Kronik hastalıklar arttıkça kişiler kendilerini daha sağlıksız hissediyor. İnsanın kendini sağlıksız hissetmesinde kronik hastalıkların etkisi yaşlılıktan daha fazla. Birinci basamak sağlık hizmeti kullanan 45 yaş üzeri hastaların yüzde sekseninde en az bir kronik hastalık, dörtte birinde ise üç ve daha fazla kronik hastalık var. En sık görülen kronik hastalıklar: Hipertansiyon (yüzde 41), artrit veya sırt ve eklem sorunları (yüzde 31), kalp hastalıkları (yüzde 16), depresyon, anksiyete ve diğer ruh sağlığı sorunları (yüzde 15), şeker hastalığı (yüzde 14). Hipertansiyon ve kalp hastalıkları erkeklerde, eklem hastalıkları ile ruh sağlığı sorunları kadınlarda daha fazla bildiriliyor.

BİZDEKİ SAĞLIK SİSTEMİ

Peki Türkiye’de birinci basamak sağlık hizmetleri ve genel olarak sağlık hizmeti sunum modeli hastaların rahat etmesine olanak veriyor mu? Türkiye’de önceliği birinci basamak sağlık hizmetlerine, koruyucu hekimliğe, hastalanmamaya veren bir sağlık sistemi yok. Gittikçe artan özelleştirmelerle, şehir hastaneleriyle daha da belirgin hale gelen şey insanların hastalanması, çok hekime başvurması ve para kazanma üzerine kurulu sistemdir. “Sağlıkta Dönüşüm”ün temel ayaklarından biri sağlık ocaklarının tasfiyesi ve aile hekimliği sistemine geçiş oldu. Böylelikle toplum tabanlı modelden kayıtlı nüfus tabanlı sisteme geçildi. Bunun sakıncalarını son dönemde pandemide ve depremlerde gördük.

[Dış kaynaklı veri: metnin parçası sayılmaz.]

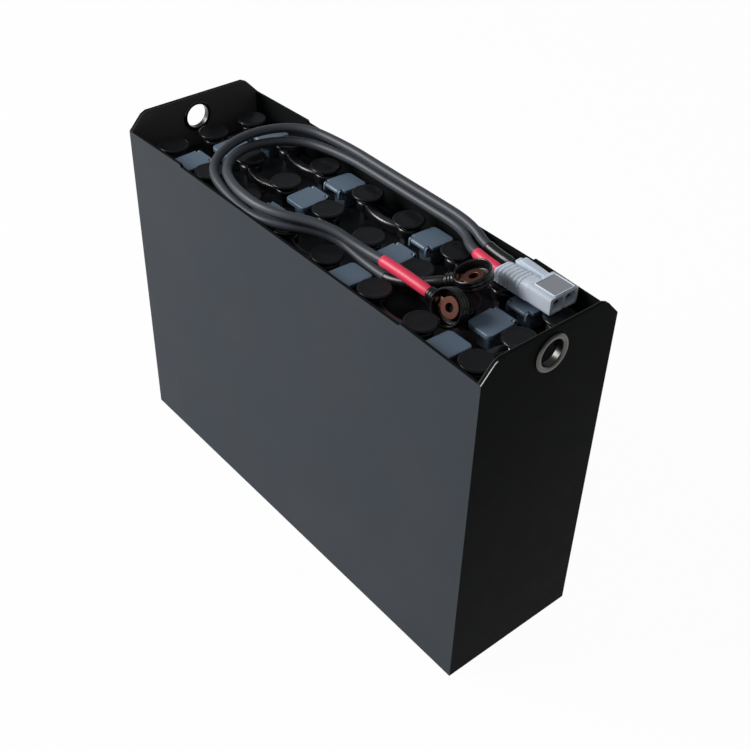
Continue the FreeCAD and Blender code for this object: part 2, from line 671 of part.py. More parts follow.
def route_wire(points):
    """Straight runs joined by tangent arcs of 0.45 of the shorter run over the tangent of half the turn."""
    points = [vector(*point) for point in points]
    edges, radii = [], []
    start = points[0]
    for before, corner, after in zip(points, points[1:], points[2:]):
        back, ahead = (before - corner).normalize(), (after - corner).normalize()
        half_turn = (math.pi - back.getAngle(ahead)) / 2
        trim = 0.45 * min(corner.distanceToPoint(before), corner.distanceToPoint(after))
        radius = trim / math.tan(half_turn)
        inward = (back + ahead).normalize()
        middle = corner + inward * (radius / math.cos(half_turn) - radius)
        first, last = corner + back * trim, corner + ahead * trim
        edges.append(Part.LineSegment(start, first).toShape())
        edges.append(Part.Arc(first, middle, last).toShape())
        radii.append(radius)
        start = last
    edges.append(Part.LineSegment(start, points[-1]).toShape())
    return edges, radii


# Flat sides of a cable's cross-section
TUBE_SIDES = 14


def part_of_route(edges, start, end):
    """The edges of a route between two lengths along it."""
    kept, passed = [], 0.0
    for edge in edges:
        low, high = max(start - passed, 0.0), min(end - passed, edge.Length)
        if high - low > 0.01:
            kept.append(edge.Curve.toShape(edge.getParameterByLength(low), edge.getParameterByLength(high)))
        passed += edge.Length
    return kept


def tube(edges, radius):
    """A solid along edges that run into each other, with a cross-section of many flat sides."""
    start = edges[0].valueAt(edges[0].FirstParameter)
    heading = edges[0].tangentAt(edges[0].FirstParameter)
    turn = FreeCAD.Rotation(vector(0, 0, 1), heading)
    corners = []
    for step in range(TUBE_SIDES):
        angle = math.tau * step / TUBE_SIDES
        corners.append(start + turn.multVec(vector(radius * math.cos(angle), radius * math.sin(angle), 0)))
    section = Part.makePolygon(corners + corners[:1])
    return Part.Wire(edges).makePipeShell([section], True, False)


def make_cable(name, points):
    """One lead cable with its two heat-shrink sleeves."""
    edges, radii = route_wire(points)
    radius = size("cable_radius").number
    length = sum(edge.Length for edge in edges)
    cable = tube(edges, radius)
    expected = TUBE_SIDES / 2 * radius ** 2 * math.sin(math.tau / TUBE_SIDES) * length
    print(f"{name} cable: length {length:.1f}, smallest radius {min(radii):.0f}, radii",
          " ".join(f"{value:.0f}" for value in radii), f", volume ratio {cable.Volume / expected:.4f}")
    items = [group(f"{name}_cable", [cable])]
    inner = round_flats(radius + size("sleeve_clearance").number, TUBE_SIDES)
    outer = inner + size("sleeve_wall").number
    lug_end, plug_end = size("lug_sleeve_length").number, size("plug_sleeve_length").number
    for place_name, low, high in (("lug", 0.0, lug_end), ("plug", length - plug_end, length)):
        stretch = part_of_route(edges, low, high)
        sleeve = tube(stretch, outer).cut(tube(stretch, inner))
        items.append(group(f"{name}_{place_name}_sleeve", [sleeve]))
    return items


def lug_frame(name, points):
    """Placement of a lug: its barrel points back along the cable and its face is turned up from -Y."""
    start, second = vector(*points[0]), vector(*points[1])
    along = (second - start).normalize()
    tilt = math.radians(size(f"{name}_tilt").number)
    facing = vector(0, -math.cos(tilt), math.sin(tilt))
    facing = (facing - along * facing.dot(along)).normalize()
    across = facing.cross(along)
    matrix = FreeCAD.Matrix(along.x, across.x, facing.x, start.x, along.y, across.y, facing.y, start.y,
                            along.z, across.z, facing.z, start.z, 0, 0, 0, 1)
    reach = size("lug_neck").number + size("lug_barrel_length").number
    return FreeCAD.Placement(matrix).multiply(FreeCAD.Placement(vector(-reach, 0, 0), FreeCAD.Rotation()))


def make_lug(name, points):
    """Crimped copper lug: a flat eye and a barrel, whose end face meets the cable."""
    eye, hole, thickness = (size(key).number for key in ("lug_eye", "lug_hole", "lug_sheet"))
    neck, barrel, length = (size(key).number for key in ("lug_neck", "lug_barrel", "lug_barrel_length"))
    palm = prism(eye, thickness, 20, -thickness / 2)
    tongue = Part.makeBox(neck, barrel * 2, thickness, vector(0, -barrel, -thickness / 2))
    ferrule = prism(barrel, length, 12)
    ferrule.Placement = FreeCAD.Placement(vector(neck, 0, 0), FreeCAD.Rotation(vector(0, 1, 0), 90))
    bore = prism(hole, thickness * 2, 10, -thickness)
    item = group(f"{name}_lug", [palm.fuse([tongue, ferrule]).removeSplitter().cut(bore)])
    item.Placement = lug_frame(name, points)
    return item


def make_boot(name, points):
    """Round rubber boot, open towards the lug's face, with a neck over the barrel."""
    outer, wall, front, back = (size(key).number for key in ("boot_radius", "boot_wall", "boot_front", "boot_back"))
    neck, neck_end, gap = (size(key).number for key in ("boot_neck", "boot_neck_end", "boot_clearance"))
    barrel = size("lug_barrel").number + gap
    cup = prism(outer, front + back, 32, -back)
    hollow = prism(outer - wall, front + back, 32, wall - back)
    sideways = FreeCAD.Rotation(vector(0, 1, 0), 90)
    collar = prism(neck, neck_end, 16)
    passage = prism(round_flats(barrel, 16), neck_end + 1, 16)
    for piece in (collar, passage):
        piece.Placement = FreeCAD.Placement(vector(0, 0, 0), sideways)
    item = group(f"{name}_boot", [cup.fuse(collar).cut(hollow).cut(passage)])
    item.Placement = lug_frame(name, points)
    return item


def make_plug():
    """Two-pole plug: ribbed lobe, plain lobe, a trough between them, a full-height head and two chambers."""
    body = doc.addObject("PartDesign::Body", "plug_housing")
    half, height, length = size("plug_width") / 2, size("plug_height"), size("plug_length")
    rear_height, head_start = size("plug_rear_height"), length - "plug_head"
    lobe_edge = size("plug_lobe") - half
    trough_edge = lobe_edge + "plug_trough"
    web = plane_sketch(body, "plug_web", "XZ_Plane")
    draw_polygon(web, [(0, 0), (length, 0), (length, height), (head_start + 4, height),
                       (head_start + 2, "plug_trough_height"), (0, "plug_trough_height")])
    pad(body, web, size("plug_width"), both_ways=True)
    lobe = plane_sketch(body, "plug_ribbed_lobe", "XZ_Plane", half)
    draw_polygon(lobe, [(0, 0), (length, 0), (length, height), (head_start - 2, height), (8, rear_height + 1.5),
                        (2, rear_height), (0, rear_height - 2)])
    pad(body, lobe, "plug_lobe", reverse=True)
    plain = plane_sketch(body, "plug_plain_lobe", "XZ_Plane", -half)
    draw_polygon(plain, [(0, 0), (length, 0), (length, height), (head_start + 6, height), (head_start, rear_height - 1),
                         (14, rear_height + 1), (9, rear_height + 1), (8, rear_height - 3), (0, rear_height - 3)])
    pad(body, plain, half - trough_edge)
    slope = size("plug_corner")
    for name, edge, top, run in (("front", -half, height, slope), ("back", half, height, slope / 2),
                                 ("rear", -half, rear_height + 1.5, slope)):
        inward = 1 if name != "back" else -1
        bevel = plane_sketch(body, f"plug_{name}_slope", "YZ_Plane")
        draw_polygon(bevel, [(edge - inward, top - run - 1), (edge + run * inward + inward, top + 1),
                             (edge - inward, top + 1)])
        pocket(body, bevel, head_start - 2 if name == "rear" else length, reverse=True)
    field = plane_sketch(body, "plug_field", "XY_Plane", height)
    field_low, field_high = -half + slope + 1, half - slope / 2 - 1
    draw_polygon(field, rectangle(head_start + 5, length - 1.5, field_low, field_high))
    pad(body, field, "plug_field_rise")
    bare = plane_sketch(body, "plug_bare_field", "XY_Plane", height + "plug_field_rise")
    rim = size("plug_field_rim")
    draw_polygon(bare, rectangle(head_start + 5 + rim, length - 1.5 - rim, field_low + rim, field_high - rim))
    pocket(body, bare, size("plug_field_rise") / 2)
    depth = size("plug_rib_depth")
    for count in range(1, 8):
        groove = plane_sketch(body, f"plug_groove_{count}", "YZ_Plane", size("plug_rib_pitch") * count)
        draw_polygon(groove, [(-half - 1, -1), (-half + depth, -1), (-half + depth, rear_height - slope),
                              (-half + slope, rear_height - depth / 2), (lobe_edge - 6, rear_height - depth / 2),
                              (lobe_edge - 6, height + 1), (-half - 1, height + 1)])
        pocket(body, groove, "plug_rib_width", reverse=True)
    for side, name in ((-1, "front"), (1, "back")):
        mouth = plane_sketch(body, f"plug_{name}_mouth", "YZ_Plane", length)
        middle = size("plug_pole_pitch") / 2 * side
        half_mouth = size("plug_mouth_width") / 2
        foot = (height - "plug_mouth_height") / 2
        roof = foot + "plug_mouth_height"
        draw_polygon(mouth, [(middle - half_mouth, foot), (middle + half_mouth, foot),
                             (middle + half_mouth, roof - 3.5), (middle + half_mouth - 3.5, roof),
                             (middle - half_mouth + 3.5, roof), (middle - half_mouth, roof - 3.5)])
        pocket(body, mouth, "plug_mouth_depth")
    place(body, plug_rear_x, plug_centre_y, plug_foot)
    return body


def make_plug_contacts():
    """Flat contact blades in the plug's two chambers."""
    blades = []
    rear = plug_rear_x + "plug_length" - "plug_mouth_depth"
    level = plug_foot + (size("plug_height") - "contact_sheet") / 2
    length, width, thickness = (size(name).number for name in ("contact_length", "contact_width", "contact_sheet"))
    for side in (-1, 1):
        middle = plug_centre_y + size("plug_pole_pitch") / 2 * side
        blades.append(Part.makeBox(length, width, thickness,
                                   vector(rear.number, middle.number - width / 2, level.number)))
    return group("plug_contacts", blades)


parts = [make_tray(), make_lifting_rings()]
parts += make_side_packings()
parts += [make_cell_jar(row, column) for row, column in CELLS]
parts.append(make_cell_covers())
parts.append(make_plate_group("positive_plates", "positive", positive_plate.number, 1))
parts.append(make_plate_group("negative_plates", "negative", size("negative_plate").number, -1))
parts.append(make_separators())
parts.append(make_vent_plugs())
parts += [make_vent_lid(row, column) for row, column in CELLS]
parts += [make_links(), make_pole_screws(), make_end_washers(), make_screw_caps()]
for cable_name, route in (("positive", POSITIVE_ROUTE), ("negative", NEGATIVE_ROUTE)):
    parts += make_cable(cable_name, route)
    parts += [make_lug(cable_name, route), make_boot(cable_name, route)]
parts += [make_plug(), make_plug_contacts()]
doc.recompute()

for item in doc.Objects:
    if "Invalid" in item.State or "Error" in item.State:
        raise RuntimeError(f"{item.Label} failed: {item.State}")
for part in parts:
    if part.Shape.isNull() or not part.Shape.isValid():
        raise RuntimeError(f"{part.Label} has no valid shape")
    part.Shape.exportStep(f"parts/{part.Label}.step")
print(len(parts), "sub-parts written")
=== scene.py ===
"""Studio scene of the forklift traction battery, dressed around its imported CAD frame.

Lengths are metres in the frame's own axes: +X along the long walls to the end where the plug lies,
+Y across to the back wall, +Z up, with the origin in the middle of the tray's underside.
"""
import json
import math

import bmesh
import bpy
import numpy as np
from mathutils import Matrix, Vector


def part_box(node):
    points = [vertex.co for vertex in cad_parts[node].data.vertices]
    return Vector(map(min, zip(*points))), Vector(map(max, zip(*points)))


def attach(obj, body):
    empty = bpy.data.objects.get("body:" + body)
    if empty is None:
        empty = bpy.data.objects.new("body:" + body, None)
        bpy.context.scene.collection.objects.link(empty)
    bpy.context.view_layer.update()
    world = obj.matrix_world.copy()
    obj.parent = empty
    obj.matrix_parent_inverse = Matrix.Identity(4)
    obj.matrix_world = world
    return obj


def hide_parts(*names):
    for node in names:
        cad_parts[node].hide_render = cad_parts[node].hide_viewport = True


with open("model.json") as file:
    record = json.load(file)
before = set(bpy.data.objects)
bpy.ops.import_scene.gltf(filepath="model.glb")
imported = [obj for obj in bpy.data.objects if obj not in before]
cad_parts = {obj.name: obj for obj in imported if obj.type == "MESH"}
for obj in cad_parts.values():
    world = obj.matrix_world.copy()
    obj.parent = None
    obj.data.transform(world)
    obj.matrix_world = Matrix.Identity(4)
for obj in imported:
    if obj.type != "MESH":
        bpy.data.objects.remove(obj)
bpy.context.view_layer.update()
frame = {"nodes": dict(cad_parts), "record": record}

MM = 0.001
BODY = "battery"
NODES = frame["nodes"]
ROWS = ("front", "middle", "back")
COLUMNS = (1, 2, 3, 4)


def middle_of(node):
    """The centre of a CAD node's box."""
    low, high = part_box(node)
    return (low + high) / 2


def top_of(node):
    """The height of a CAD node's highest point."""
    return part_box(node)[1].z


# Places read from the frame
CELLS = {(row, column): middle_of(f"cell_jar_{row}_{column}") for row in ROWS for column in COLUMNS}
TRAY_LOW, TRAY_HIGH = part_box("tray")
COVER_TOP = top_of("cell_covers")
POLE_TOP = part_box("cell_links")[0].z
SCREW_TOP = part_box("screw_caps")[0].z
POLE_OFFSET = 42 * MM
COLUMN_PITCH = CELLS[("front", 2)].x - CELLS[("front", 1)].x
ROW_PITCH = CELLS[("middle", 1)].y - CELLS[("front", 1)].y
BARREL_RADIUS = 3.2  # millimetres, like the profiles below
HINGE_OFFSET = 21  # millimetres from the middle of the cell
HINGE_LEVEL = top_of("vent_plugs") - BARREL_RADIUS * MM
HINGE_IN_FRONT = {cell: cell[0] == "back" or cell in (("front", 3), ("front", 4)) for cell in CELLS}


# Meshes from arrays

def grid_faces(rows, columns, closed_rows):
    """Quads between neighbouring points of a grid that is closed round its columns, as point numbers."""
    i, j = np.meshgrid(np.arange(rows if closed_rows else rows - 1), np.arange(columns), indexing="ij")
    i_next, j_next = (i + 1) % rows, (j + 1) % columns
    corners = (i * columns + j, i_next * columns + j, i_next * columns + j_next, i * columns + j_next)
    return np.stack(corners, axis=-1).reshape(-1, 4)


class Surface:
    """Grids of points gathered into one mesh."""

    def __init__(self):
        self.points = []
        self.faces = []
        self.count = 0

    def add(self, grid, closed_rows=False):
        """Take a grid of shape (rows, columns, 3), closed round its columns."""
        rows, columns = grid.shape[:2]
        self.faces.append(grid_faces(rows, columns, closed_rows) + self.count)
        self.points.append(grid.reshape(-1, 3))
        self.count += rows * columns
        return self

    def mesh(self, name, smooth_angle=40):
        """The gathered grids as a closed mesh: doubles merged and faces turned outwards."""
        points, faces = np.concatenate(self.points), np.concatenate(self.faces)
        mesh = bpy.data.meshes.new(name)
        mesh.from_pydata(points.tolist(), [], faces.tolist())
        tidy = bmesh.new()
        tidy.from_mesh(mesh)
        bmesh.ops.remove_doubles(tidy, verts=tidy.verts, dist=1e-6)
        bmesh.ops.recalc_face_normals(tidy, faces=tidy.faces)
        tidy.to_mesh(mesh)
        tidy.free()
        mesh.shade_smooth()
        mesh.set_sharp_from_angle(angle=math.radians(smooth_angle))
        return mesh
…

Aile hekimlerine getirilen günde 75’in üzerinde hasta bakılınca daha fazla ödeme yapılması modeli aslında sağlığı yönetenlerin bakış açısını çok açık gösteriyor. Birinci basamak sağlık hizmetlerine reva görülen de beş dakikada hasta bakmak, poliklinik sayısını artırmaktır. Aile hekimi başına nüfus halen 3500 dolayındadır. Sevk sistemi getirilmediği, tercih hep hastanecilik yönünde olduğu için bilimsel bir modelden söz etmek mümkün değildir.

OECD çalışmasındaki verilere dönersek, hastaların güven duyacakları bir sağlık hizmetine ulaşmak ve bunu birinci basamaktan başlatmak bu koşullarda mümkün gözükmüyor. Sağlığın piyasalaştığı Türkiye modelinde olmaz. İnsanların gerçekten sağlıklı olabilmesinin yolu, sağlığı hak olarak gören kamucu bir sistemi istemeleri ve mücadele etmelerinden geçiyor.